● **Given request**
From the data that follows, print exactly the lines starting at the one containing "ratchet_strip(lean)" and ending at the one containing "bpy.context.scene.collection.objects.link(empty)"; include both of them and nothing more.

+++ Supplied data

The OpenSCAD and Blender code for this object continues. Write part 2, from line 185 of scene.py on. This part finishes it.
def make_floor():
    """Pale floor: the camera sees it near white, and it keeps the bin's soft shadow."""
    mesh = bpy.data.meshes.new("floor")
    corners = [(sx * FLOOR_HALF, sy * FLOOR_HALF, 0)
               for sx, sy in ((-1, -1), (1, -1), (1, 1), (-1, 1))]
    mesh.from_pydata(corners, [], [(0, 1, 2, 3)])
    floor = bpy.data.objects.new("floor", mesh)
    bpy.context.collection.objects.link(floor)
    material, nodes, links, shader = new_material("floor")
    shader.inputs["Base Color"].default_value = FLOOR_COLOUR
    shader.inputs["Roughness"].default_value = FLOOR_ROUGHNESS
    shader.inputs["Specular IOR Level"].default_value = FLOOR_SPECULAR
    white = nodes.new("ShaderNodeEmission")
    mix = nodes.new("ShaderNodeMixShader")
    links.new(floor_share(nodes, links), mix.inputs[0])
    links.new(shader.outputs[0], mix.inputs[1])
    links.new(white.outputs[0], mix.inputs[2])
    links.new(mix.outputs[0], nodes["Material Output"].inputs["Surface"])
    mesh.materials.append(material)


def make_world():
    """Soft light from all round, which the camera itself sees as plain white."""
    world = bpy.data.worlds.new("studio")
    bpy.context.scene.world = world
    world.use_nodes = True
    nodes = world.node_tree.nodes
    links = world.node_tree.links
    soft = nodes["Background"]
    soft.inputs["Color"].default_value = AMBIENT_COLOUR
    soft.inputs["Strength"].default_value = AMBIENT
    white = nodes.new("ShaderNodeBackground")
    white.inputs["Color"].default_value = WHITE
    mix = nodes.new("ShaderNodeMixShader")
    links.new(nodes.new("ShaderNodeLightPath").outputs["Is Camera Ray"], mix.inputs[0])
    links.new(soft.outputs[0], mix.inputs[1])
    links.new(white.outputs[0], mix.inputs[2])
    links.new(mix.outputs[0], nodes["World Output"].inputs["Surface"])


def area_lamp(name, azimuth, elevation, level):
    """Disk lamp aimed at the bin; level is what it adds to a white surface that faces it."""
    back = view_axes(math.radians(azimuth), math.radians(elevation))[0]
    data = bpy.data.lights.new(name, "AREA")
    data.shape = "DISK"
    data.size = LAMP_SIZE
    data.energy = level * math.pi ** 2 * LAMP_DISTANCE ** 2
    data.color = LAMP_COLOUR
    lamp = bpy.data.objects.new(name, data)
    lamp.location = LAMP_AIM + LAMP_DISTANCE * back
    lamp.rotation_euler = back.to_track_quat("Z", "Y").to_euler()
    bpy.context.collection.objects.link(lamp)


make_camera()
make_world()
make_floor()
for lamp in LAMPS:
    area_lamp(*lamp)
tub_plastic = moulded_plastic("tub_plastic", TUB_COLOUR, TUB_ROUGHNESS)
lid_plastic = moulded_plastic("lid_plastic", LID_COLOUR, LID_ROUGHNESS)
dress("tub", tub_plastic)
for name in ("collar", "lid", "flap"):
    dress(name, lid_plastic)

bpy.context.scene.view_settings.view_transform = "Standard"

++++++
+++ Supplied data

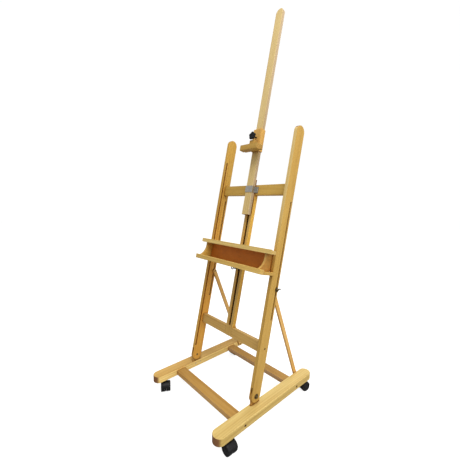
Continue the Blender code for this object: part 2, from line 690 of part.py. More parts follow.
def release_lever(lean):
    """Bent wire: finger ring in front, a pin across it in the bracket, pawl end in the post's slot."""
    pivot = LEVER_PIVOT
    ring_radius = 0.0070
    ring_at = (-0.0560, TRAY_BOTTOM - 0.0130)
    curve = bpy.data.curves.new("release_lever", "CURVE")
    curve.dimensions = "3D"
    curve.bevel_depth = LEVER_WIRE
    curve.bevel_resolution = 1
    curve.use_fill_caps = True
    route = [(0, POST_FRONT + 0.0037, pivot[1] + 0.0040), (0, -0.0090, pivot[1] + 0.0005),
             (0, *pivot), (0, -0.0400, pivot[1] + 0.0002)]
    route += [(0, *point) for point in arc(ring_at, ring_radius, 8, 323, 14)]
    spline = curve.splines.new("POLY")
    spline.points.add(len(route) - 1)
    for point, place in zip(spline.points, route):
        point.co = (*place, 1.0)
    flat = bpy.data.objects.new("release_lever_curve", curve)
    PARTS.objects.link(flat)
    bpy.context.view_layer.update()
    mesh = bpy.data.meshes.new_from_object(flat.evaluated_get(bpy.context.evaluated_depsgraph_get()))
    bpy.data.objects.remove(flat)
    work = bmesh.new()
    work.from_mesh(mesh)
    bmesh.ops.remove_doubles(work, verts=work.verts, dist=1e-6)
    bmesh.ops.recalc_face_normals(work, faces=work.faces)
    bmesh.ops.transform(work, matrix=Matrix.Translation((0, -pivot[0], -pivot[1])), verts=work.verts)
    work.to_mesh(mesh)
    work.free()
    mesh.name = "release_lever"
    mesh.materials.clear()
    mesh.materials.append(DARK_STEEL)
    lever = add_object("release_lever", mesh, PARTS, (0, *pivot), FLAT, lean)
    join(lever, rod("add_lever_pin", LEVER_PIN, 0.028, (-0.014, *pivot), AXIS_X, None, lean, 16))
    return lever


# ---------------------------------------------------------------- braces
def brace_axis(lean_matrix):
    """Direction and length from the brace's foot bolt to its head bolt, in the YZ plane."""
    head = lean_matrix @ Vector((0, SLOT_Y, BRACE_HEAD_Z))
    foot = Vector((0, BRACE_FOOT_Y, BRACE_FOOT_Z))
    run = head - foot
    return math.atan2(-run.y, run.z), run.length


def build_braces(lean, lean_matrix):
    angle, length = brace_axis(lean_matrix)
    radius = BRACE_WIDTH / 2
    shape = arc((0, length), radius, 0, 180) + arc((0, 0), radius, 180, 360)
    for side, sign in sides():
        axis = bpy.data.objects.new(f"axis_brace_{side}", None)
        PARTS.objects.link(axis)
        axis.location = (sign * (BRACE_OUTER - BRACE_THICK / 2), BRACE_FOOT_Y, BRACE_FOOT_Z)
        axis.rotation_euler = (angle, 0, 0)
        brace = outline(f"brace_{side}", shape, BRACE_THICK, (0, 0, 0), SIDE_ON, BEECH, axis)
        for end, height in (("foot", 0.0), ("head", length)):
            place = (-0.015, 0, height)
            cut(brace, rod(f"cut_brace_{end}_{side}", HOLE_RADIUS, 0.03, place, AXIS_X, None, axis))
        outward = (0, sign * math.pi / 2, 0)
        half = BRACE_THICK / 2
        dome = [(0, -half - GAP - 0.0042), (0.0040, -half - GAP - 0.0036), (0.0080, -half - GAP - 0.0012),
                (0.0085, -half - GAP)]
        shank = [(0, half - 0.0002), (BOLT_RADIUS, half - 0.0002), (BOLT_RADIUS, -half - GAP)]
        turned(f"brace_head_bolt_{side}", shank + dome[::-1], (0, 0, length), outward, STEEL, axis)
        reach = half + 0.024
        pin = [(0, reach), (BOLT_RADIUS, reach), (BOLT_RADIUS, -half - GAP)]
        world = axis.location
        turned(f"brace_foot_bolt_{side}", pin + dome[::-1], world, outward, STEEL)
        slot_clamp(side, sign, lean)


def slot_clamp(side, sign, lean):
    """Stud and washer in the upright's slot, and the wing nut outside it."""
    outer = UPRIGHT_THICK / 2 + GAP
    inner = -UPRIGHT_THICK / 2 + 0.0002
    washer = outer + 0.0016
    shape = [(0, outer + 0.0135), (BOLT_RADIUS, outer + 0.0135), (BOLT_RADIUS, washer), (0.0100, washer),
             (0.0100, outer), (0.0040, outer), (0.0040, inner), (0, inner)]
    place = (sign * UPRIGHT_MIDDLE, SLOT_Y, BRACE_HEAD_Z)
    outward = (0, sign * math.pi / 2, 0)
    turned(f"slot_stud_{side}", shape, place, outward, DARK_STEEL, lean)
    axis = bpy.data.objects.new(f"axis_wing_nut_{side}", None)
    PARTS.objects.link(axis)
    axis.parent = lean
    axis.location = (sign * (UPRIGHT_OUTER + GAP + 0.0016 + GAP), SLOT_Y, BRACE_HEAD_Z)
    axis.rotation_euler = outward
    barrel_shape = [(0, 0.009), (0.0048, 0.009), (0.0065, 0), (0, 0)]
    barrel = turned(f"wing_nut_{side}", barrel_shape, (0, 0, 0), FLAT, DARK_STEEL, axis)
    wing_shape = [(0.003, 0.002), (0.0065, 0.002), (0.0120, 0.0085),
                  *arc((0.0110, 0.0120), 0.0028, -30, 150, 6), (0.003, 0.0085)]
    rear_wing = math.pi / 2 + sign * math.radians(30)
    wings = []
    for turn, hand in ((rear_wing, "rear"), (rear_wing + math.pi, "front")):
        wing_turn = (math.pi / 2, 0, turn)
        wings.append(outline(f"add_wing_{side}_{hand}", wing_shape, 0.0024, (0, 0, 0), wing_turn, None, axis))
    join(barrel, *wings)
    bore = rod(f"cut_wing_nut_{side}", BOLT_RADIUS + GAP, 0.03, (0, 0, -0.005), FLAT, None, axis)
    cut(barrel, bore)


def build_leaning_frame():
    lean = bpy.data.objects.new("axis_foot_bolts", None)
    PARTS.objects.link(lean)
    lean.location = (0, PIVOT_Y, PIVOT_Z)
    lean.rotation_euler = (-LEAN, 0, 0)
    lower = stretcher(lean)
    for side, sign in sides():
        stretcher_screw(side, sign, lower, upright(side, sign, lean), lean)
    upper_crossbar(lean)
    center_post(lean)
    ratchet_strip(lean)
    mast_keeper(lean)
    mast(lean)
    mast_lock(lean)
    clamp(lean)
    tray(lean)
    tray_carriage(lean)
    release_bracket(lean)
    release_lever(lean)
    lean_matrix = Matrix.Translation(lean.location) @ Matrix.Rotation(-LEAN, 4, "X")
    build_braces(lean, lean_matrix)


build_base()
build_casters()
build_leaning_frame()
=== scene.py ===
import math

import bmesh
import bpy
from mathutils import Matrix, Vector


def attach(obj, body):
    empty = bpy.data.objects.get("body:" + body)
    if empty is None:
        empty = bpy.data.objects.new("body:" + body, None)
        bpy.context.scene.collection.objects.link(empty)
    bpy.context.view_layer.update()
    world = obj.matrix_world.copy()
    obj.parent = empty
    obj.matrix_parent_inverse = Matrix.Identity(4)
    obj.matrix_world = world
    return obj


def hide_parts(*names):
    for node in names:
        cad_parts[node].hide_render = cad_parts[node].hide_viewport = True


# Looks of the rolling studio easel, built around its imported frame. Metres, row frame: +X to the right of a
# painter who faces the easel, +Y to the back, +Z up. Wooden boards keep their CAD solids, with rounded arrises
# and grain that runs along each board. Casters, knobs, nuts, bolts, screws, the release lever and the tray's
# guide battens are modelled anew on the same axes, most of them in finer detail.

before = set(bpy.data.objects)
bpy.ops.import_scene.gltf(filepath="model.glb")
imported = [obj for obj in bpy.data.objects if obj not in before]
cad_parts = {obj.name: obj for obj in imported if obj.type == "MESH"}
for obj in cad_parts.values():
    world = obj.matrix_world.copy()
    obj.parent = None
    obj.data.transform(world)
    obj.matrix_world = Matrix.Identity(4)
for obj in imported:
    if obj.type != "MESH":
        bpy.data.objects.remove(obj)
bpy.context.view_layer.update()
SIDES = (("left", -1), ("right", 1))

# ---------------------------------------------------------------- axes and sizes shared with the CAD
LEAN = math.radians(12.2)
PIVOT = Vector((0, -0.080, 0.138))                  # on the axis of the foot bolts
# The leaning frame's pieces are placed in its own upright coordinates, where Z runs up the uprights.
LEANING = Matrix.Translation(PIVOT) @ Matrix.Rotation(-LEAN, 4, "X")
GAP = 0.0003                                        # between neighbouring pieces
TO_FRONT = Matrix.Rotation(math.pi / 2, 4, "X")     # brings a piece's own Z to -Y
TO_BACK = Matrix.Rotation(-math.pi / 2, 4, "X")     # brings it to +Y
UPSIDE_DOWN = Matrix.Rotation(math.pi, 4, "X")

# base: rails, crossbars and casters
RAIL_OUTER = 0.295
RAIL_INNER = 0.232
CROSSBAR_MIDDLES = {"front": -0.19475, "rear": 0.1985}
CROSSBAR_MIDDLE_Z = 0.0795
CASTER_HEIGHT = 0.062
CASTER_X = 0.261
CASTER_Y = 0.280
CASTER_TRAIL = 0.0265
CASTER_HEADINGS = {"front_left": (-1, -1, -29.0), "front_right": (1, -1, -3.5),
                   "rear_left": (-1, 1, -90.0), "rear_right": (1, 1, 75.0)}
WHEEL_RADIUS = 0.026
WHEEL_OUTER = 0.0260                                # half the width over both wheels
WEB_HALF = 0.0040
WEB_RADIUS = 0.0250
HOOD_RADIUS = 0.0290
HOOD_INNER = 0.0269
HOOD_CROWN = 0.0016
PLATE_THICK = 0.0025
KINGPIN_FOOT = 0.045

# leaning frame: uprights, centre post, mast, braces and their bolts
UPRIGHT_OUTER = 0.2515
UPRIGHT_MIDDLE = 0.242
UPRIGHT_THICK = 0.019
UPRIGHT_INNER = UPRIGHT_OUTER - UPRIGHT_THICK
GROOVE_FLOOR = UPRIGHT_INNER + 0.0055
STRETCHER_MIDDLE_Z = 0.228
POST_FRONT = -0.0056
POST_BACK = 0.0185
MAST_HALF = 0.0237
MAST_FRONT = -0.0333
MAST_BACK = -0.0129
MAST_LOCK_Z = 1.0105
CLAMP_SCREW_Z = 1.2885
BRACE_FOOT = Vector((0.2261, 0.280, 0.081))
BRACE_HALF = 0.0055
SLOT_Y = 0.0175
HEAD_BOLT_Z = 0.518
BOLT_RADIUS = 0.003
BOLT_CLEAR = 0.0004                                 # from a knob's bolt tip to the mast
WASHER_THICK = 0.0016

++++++
+++ Supplied data

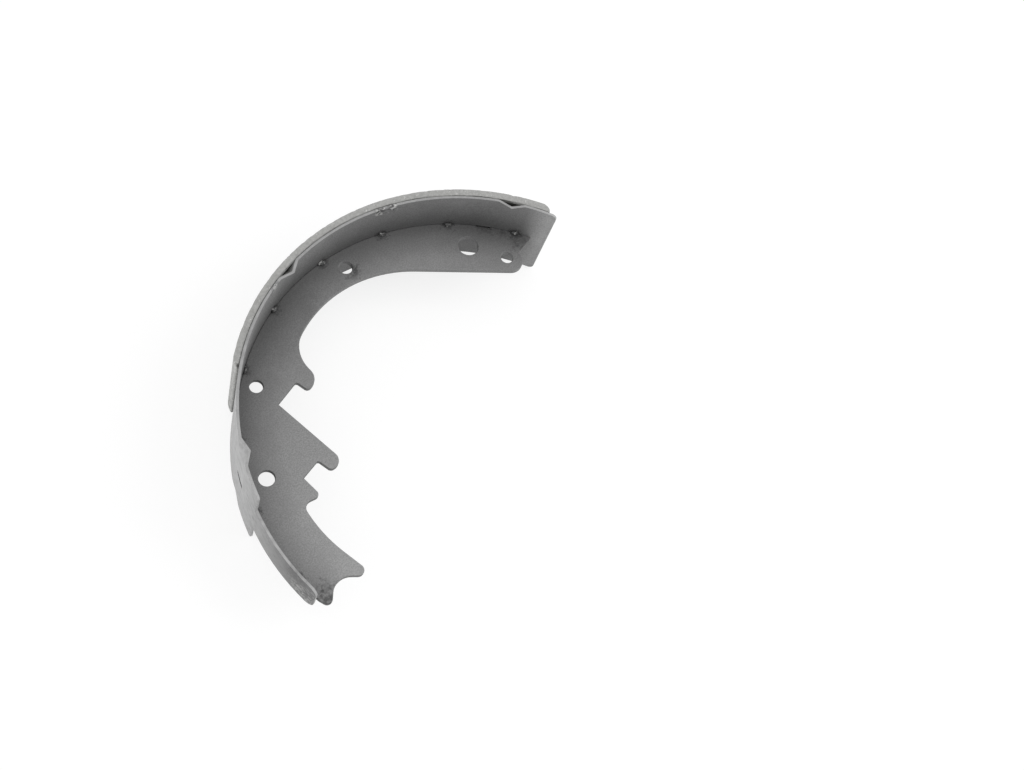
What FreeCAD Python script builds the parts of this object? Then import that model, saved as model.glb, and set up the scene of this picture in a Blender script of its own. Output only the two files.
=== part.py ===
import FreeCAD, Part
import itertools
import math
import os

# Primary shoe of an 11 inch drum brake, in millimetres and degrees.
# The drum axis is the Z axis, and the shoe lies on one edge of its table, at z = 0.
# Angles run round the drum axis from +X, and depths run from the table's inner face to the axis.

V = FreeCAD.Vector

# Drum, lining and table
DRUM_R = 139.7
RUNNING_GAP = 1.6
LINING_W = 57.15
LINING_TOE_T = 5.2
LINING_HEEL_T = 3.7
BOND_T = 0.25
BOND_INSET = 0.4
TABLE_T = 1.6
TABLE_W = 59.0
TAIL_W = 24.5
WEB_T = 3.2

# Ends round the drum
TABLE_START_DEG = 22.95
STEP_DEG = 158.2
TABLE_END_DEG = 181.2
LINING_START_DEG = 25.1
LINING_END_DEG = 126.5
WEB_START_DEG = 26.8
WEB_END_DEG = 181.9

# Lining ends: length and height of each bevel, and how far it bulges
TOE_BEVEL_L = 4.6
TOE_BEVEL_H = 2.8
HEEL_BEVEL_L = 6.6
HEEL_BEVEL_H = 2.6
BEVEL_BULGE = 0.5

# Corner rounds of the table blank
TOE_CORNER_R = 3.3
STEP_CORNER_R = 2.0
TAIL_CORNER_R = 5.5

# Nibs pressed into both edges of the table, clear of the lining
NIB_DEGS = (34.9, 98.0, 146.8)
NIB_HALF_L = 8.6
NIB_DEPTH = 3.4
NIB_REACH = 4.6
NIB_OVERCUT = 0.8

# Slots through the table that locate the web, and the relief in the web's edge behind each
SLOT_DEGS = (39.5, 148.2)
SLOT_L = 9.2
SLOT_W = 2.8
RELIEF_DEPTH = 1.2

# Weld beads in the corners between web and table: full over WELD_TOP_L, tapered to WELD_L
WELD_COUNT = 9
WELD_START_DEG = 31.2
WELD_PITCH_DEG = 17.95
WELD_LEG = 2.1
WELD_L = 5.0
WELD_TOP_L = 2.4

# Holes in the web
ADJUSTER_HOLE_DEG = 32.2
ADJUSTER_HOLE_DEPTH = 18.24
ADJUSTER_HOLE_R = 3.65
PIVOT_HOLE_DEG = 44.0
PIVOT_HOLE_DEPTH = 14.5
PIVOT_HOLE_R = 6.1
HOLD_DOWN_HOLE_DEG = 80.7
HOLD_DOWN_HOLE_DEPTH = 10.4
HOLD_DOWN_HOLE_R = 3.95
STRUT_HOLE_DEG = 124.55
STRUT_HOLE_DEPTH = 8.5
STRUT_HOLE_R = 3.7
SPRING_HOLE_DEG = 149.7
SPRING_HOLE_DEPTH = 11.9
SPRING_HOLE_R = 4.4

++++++

● **Answer for the task**
    ratchet_strip(lean)
    mast_keeper(lean)
    mast(lean)
    mast_lock(lean)
    clamp(lean)
    tray(lean)
    tray_carriage(lean)
    release_bracket(lean)
    release_lever(lean)
    lean_matrix = Matrix.Translation(lean.location) @ Matrix.Rotation(-LEAN, 4, "X")
    build_braces(lean, lean_matrix)


build_base()
build_casters()
build_leaning_frame()
=== scene.py ===
import math

import bmesh
import bpy
from mathutils import Matrix, Vector


def attach(obj, body):
    empty = bpy.data.objects.get("body:" + body)
    if empty is None:
        empty = bpy.data.objects.new("body:" + body, None)
        bpy.context.scene.collection.objects.link(empty)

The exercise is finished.